▶ _Exercise instructions_:
Restate word for word the lines beginning at the one that contains "imported = [obj" and ending at the one that contains "obj.data.transform(world)"; include both and nothing else.

▶ _Stored rows_:

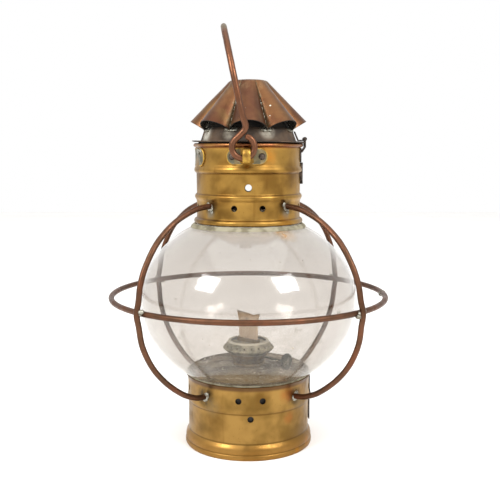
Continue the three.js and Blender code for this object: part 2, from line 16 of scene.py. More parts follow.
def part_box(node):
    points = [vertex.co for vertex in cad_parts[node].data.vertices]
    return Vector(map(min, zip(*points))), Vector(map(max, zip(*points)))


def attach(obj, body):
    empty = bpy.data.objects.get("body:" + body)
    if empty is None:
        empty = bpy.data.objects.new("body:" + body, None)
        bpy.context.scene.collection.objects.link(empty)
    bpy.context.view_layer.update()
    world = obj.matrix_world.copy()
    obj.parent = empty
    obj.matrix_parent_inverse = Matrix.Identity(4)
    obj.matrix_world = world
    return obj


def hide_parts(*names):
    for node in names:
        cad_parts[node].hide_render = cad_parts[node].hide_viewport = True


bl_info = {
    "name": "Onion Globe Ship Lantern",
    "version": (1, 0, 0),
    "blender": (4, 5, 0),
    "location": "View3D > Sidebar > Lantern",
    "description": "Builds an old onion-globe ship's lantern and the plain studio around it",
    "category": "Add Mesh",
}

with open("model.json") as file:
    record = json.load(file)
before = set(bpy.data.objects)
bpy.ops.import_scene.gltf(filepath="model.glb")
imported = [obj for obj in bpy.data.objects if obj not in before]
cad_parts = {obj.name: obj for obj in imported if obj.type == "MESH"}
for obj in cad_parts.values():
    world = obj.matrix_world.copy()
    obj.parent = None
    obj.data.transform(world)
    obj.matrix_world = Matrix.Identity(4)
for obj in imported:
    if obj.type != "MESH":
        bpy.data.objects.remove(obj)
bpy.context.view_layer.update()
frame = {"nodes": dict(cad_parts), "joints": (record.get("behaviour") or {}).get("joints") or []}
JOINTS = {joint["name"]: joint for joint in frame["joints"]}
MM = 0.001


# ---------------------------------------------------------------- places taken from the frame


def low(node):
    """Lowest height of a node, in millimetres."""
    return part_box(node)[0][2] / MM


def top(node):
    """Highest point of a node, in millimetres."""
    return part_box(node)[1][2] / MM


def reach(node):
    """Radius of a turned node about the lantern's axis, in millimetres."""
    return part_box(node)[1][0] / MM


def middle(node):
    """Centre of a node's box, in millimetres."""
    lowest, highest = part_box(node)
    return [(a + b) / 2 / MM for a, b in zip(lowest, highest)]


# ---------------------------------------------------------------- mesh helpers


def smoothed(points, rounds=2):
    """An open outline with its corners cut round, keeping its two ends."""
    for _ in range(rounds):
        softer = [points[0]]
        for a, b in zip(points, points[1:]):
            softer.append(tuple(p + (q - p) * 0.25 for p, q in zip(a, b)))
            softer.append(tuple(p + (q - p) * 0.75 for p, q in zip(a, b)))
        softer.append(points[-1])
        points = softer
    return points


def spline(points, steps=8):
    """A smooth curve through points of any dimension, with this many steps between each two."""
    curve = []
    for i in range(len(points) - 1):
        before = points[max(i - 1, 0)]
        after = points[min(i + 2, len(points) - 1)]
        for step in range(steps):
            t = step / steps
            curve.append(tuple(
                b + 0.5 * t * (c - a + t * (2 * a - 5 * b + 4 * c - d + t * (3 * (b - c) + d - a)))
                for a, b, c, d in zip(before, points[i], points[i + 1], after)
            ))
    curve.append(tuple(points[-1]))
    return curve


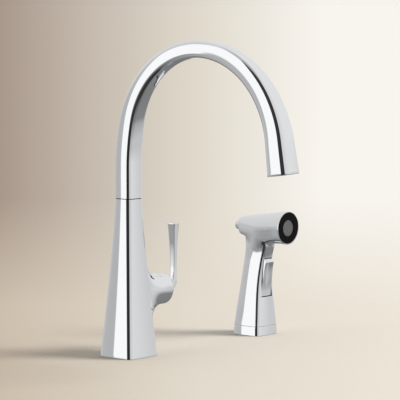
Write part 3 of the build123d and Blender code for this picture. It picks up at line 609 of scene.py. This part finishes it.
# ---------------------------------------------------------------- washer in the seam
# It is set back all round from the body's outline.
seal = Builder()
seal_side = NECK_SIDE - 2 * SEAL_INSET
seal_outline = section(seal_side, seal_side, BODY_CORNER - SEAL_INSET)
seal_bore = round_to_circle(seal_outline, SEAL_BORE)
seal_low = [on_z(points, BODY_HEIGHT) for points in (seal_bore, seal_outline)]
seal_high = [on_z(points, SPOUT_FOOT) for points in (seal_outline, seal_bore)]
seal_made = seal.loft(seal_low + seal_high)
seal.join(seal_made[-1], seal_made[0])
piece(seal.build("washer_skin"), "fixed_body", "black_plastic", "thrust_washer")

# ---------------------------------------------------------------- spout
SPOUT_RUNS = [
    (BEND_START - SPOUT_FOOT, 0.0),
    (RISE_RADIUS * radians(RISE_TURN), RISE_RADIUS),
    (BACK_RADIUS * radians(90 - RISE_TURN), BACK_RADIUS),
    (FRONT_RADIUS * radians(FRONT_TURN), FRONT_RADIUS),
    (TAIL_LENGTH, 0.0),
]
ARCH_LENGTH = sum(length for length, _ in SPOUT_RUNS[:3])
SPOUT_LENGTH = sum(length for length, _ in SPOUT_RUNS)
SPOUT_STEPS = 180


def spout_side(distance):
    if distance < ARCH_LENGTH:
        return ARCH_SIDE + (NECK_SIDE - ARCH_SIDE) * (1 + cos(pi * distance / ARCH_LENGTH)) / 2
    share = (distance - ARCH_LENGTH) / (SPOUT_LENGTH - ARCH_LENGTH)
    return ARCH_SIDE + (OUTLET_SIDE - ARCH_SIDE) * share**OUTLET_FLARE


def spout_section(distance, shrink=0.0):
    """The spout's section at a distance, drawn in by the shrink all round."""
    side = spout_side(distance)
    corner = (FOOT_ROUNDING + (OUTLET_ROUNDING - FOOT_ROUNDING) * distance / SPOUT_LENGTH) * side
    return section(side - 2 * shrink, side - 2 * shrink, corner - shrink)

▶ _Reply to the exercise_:
imported = [obj for obj in bpy.data.objects if obj not in before]
cad_parts = {obj.name: obj for obj in imported if obj.type == "MESH"}
for obj in cad_parts.values():
    world = obj.matrix_world.copy()
    obj.parent = None
    obj.data.transform(world)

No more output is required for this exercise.